After a year of generally isolated holidays, with many of us keeping Thanksgiving to a small celebration, if that, in 2020, this year should feel very different for us in the Tristate region. That is, of course, if we are vaccinated and boostered as necessary. There are also families who are hosting larger Thanksgiving meals again who are requesting COVID testing pre-event. Not a bad idea, vaccinated or not.

Can we agree that another thing to be very grateful for this Thanksgiving is that very thing: vaccinations?
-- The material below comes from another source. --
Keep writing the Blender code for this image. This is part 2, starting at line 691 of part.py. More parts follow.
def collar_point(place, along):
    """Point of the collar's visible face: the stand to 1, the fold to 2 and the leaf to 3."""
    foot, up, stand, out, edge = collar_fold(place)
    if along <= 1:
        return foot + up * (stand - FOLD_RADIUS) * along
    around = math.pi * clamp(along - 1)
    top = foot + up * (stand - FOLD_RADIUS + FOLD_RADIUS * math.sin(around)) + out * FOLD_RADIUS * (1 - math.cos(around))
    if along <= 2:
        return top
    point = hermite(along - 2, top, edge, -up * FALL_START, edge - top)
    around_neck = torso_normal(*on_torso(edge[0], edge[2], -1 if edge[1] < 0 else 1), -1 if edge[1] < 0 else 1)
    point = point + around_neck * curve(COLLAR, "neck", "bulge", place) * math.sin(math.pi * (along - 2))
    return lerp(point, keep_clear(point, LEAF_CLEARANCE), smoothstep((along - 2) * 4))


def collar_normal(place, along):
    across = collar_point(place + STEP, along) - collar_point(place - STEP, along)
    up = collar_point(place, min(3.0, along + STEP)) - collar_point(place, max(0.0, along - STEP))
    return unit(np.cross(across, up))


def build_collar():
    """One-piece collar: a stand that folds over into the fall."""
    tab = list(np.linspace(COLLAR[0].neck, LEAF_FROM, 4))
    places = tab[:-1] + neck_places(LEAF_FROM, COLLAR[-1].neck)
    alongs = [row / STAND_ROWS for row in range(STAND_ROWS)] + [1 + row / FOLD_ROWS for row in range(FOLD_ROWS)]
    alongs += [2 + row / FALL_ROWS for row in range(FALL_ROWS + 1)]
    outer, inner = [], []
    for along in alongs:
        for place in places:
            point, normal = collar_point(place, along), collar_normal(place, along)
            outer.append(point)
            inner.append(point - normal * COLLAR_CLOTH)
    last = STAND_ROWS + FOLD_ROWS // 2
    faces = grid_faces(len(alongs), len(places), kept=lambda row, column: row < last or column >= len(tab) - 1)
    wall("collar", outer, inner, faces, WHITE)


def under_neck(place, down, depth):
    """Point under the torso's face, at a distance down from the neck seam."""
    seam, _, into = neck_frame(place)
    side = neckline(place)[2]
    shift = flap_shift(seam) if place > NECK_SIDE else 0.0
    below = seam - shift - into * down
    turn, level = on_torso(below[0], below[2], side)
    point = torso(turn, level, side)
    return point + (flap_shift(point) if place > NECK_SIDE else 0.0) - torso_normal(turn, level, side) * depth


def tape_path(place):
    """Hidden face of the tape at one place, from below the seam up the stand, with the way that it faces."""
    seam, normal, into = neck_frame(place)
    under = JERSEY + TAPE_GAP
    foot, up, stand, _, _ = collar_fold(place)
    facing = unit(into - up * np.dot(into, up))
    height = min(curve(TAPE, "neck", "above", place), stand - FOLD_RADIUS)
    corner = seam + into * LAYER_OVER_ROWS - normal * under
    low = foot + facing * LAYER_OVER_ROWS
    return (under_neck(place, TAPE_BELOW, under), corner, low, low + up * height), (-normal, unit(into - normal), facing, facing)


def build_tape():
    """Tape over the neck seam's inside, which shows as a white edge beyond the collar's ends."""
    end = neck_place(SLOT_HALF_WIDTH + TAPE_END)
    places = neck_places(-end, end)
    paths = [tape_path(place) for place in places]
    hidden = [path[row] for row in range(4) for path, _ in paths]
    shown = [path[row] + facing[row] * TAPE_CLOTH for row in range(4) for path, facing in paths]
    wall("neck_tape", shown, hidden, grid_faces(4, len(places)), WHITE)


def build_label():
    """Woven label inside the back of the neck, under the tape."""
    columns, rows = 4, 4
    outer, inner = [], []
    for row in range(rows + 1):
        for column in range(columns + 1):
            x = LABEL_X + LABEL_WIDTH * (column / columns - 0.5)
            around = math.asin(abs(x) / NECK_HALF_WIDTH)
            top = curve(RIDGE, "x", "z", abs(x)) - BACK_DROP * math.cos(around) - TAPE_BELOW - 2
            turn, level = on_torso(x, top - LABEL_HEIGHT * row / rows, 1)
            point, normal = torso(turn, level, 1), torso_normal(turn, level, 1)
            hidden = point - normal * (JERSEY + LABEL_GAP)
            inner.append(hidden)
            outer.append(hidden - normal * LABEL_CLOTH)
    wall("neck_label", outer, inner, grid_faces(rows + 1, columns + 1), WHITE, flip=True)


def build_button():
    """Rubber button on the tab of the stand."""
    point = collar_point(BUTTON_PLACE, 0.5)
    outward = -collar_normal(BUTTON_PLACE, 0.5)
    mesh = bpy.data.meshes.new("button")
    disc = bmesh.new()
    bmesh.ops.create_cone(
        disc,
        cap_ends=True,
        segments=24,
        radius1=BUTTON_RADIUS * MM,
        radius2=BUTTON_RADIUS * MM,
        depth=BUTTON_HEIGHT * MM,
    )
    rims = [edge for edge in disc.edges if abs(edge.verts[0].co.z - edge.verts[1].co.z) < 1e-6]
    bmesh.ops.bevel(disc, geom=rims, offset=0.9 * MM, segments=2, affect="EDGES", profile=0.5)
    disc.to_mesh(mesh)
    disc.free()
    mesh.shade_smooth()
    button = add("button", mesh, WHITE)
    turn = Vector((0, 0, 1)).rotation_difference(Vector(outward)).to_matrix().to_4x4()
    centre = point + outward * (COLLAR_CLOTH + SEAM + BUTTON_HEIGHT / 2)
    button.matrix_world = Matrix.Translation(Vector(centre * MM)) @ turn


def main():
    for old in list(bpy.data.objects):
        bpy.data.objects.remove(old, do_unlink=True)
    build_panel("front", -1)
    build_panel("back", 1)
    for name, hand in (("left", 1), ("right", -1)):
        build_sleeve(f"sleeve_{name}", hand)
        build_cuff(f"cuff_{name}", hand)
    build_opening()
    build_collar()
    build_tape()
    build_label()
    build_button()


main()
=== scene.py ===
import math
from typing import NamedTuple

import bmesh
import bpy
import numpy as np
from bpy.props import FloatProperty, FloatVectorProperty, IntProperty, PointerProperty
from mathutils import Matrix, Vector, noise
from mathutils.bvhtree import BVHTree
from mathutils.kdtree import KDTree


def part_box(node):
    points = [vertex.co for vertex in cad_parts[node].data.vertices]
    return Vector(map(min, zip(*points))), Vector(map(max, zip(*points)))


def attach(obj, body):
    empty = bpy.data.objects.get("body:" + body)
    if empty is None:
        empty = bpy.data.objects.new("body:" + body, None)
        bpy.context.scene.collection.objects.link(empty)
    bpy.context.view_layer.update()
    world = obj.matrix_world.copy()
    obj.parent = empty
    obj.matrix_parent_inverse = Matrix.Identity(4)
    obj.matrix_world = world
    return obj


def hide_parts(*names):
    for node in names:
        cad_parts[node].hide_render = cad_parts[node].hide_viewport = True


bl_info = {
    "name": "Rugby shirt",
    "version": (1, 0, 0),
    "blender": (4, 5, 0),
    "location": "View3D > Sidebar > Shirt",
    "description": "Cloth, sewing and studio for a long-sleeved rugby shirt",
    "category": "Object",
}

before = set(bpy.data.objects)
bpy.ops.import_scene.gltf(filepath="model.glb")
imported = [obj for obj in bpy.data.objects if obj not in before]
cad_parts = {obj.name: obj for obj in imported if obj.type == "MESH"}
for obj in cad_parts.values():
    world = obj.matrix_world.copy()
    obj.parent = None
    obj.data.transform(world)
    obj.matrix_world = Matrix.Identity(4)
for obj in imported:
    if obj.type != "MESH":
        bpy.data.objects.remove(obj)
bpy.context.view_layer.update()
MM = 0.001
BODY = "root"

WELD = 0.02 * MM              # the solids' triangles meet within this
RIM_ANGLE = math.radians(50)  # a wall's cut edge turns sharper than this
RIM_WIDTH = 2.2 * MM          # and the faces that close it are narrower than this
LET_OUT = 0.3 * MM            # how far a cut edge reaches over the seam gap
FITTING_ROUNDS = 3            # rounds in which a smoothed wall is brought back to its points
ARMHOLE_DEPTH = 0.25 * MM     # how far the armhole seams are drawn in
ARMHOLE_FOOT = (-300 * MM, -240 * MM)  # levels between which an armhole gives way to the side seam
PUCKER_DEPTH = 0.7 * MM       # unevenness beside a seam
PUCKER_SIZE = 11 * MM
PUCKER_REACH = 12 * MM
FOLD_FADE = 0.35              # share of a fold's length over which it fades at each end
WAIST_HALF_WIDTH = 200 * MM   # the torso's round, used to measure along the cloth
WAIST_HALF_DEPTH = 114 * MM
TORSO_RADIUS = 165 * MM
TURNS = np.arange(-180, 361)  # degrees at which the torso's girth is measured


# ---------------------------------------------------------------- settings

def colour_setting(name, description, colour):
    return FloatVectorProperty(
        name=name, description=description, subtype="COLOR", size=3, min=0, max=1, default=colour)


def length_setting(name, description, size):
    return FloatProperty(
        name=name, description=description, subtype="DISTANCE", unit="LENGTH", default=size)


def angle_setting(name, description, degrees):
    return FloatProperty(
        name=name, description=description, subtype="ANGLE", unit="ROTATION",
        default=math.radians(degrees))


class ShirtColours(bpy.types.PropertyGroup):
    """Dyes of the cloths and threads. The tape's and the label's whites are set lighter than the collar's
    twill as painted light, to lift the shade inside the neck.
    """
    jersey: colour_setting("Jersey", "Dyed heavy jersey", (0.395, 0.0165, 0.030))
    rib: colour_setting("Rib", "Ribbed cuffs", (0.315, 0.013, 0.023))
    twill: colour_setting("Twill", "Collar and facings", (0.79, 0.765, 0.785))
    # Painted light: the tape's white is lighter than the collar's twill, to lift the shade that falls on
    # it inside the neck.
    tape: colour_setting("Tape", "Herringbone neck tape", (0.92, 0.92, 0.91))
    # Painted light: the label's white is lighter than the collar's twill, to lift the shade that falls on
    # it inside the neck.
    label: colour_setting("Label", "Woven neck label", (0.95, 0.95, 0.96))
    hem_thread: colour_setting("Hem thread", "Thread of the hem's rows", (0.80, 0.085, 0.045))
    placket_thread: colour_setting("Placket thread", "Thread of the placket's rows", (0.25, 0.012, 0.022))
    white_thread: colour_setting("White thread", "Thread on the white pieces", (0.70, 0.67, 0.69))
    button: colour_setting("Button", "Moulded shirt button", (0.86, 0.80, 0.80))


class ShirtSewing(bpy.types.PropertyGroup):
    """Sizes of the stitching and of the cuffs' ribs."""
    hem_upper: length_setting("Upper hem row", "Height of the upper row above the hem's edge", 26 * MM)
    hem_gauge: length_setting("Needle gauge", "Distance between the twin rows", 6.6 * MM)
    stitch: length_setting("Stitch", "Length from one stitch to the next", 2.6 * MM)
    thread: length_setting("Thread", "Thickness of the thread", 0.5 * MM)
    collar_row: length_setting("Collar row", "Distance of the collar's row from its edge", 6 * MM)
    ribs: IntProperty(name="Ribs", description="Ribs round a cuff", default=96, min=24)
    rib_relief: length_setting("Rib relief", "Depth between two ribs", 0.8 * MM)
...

As noted here before, without vaccinations our lives at this moment would be very different.

Yet, let’s also remember our neighbors at Geer nursing facility in North Canaan, who  have suffered heartwrenching losses and repercussions from COVID’s delta variant during the devastating outbreak there that took the lives of eight patients, and involved 67 residents and 22 staff since Sept. 30, as reported by Debra Aleksinas in last week’s Lakeville Journal, as well as two in-depth front page articles on this Nov. 4.

The outbreak, according to Geer CEO Kevin O’Connell, seems to have turned a corner now, with all but three of the surviving 59 residents, and all of the 22 staff members, now recovered. In a Nov. 16 letter to staff, residents and family members, O’Connell wrote: “We are relieved to report no new cases of COVID-19 have been identified since last Monday, 11/8/21. The positive case that was reported in the last update (11/12) turned out to be a false positive, confirmed after 2 negative PCR tests.  We are also happy to report only 3 active cases remain within the building. As stated in our previous updates this outbreak is contained within the nursing home, Geer Lodge remains unaffected. We continue to complete testing on our residents and staff bi-weekly.”
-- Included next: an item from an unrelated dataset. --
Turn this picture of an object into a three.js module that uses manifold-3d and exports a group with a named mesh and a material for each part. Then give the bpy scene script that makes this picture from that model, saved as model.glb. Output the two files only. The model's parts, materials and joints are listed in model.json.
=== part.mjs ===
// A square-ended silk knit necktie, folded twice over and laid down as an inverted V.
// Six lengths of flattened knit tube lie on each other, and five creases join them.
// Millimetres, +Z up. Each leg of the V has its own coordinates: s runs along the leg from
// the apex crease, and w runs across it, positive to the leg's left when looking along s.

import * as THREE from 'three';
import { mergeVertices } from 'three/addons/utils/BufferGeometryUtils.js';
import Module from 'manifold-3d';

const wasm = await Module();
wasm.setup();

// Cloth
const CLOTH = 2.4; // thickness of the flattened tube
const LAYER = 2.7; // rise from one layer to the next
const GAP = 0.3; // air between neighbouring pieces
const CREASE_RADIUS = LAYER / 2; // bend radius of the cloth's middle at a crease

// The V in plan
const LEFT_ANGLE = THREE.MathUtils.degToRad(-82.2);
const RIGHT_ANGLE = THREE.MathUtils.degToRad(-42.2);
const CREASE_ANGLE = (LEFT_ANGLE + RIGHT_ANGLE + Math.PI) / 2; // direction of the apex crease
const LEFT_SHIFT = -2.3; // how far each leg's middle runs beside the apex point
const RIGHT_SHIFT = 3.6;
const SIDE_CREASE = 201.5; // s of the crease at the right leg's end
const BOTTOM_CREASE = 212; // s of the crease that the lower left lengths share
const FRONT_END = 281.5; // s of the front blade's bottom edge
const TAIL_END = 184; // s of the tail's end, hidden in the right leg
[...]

But what a time of intense hardship and suffering for all those at Geer, where the sense of family and mutual support is so strong even in normal times. Such a resurgence of the pandemic, and a deadly one, must have had a profound effect on those living, working or worrying about a family member at Geer.

We in the community are now thinking of all at Geer, knowing how courageously they’ve faced COVID-19 and its variants since March 2020. Their efforts to keep their facility safe were relatively successful until Sept. 30, when the battle at the nursing facility took the wrong turn, the one nobody wished for. Now they have worked through it, and were successful in containing the spread to the nursing facility only, rather than the rest of the Geer campus or the community. That took vigilance on their parts, and it is another reason to be grateful. We wish them a peaceful and healthier Thanksgiving.

This Thanksgiving, let’s all find charity and humility in our hearts and share it with our neighbors, families and friends, however we are gathering this holiday. The more we try to understand the hardship others are going through and use kindness instead of judgment to help them through it, the more we will appreciate those things in our own lives for which we can be grateful this year.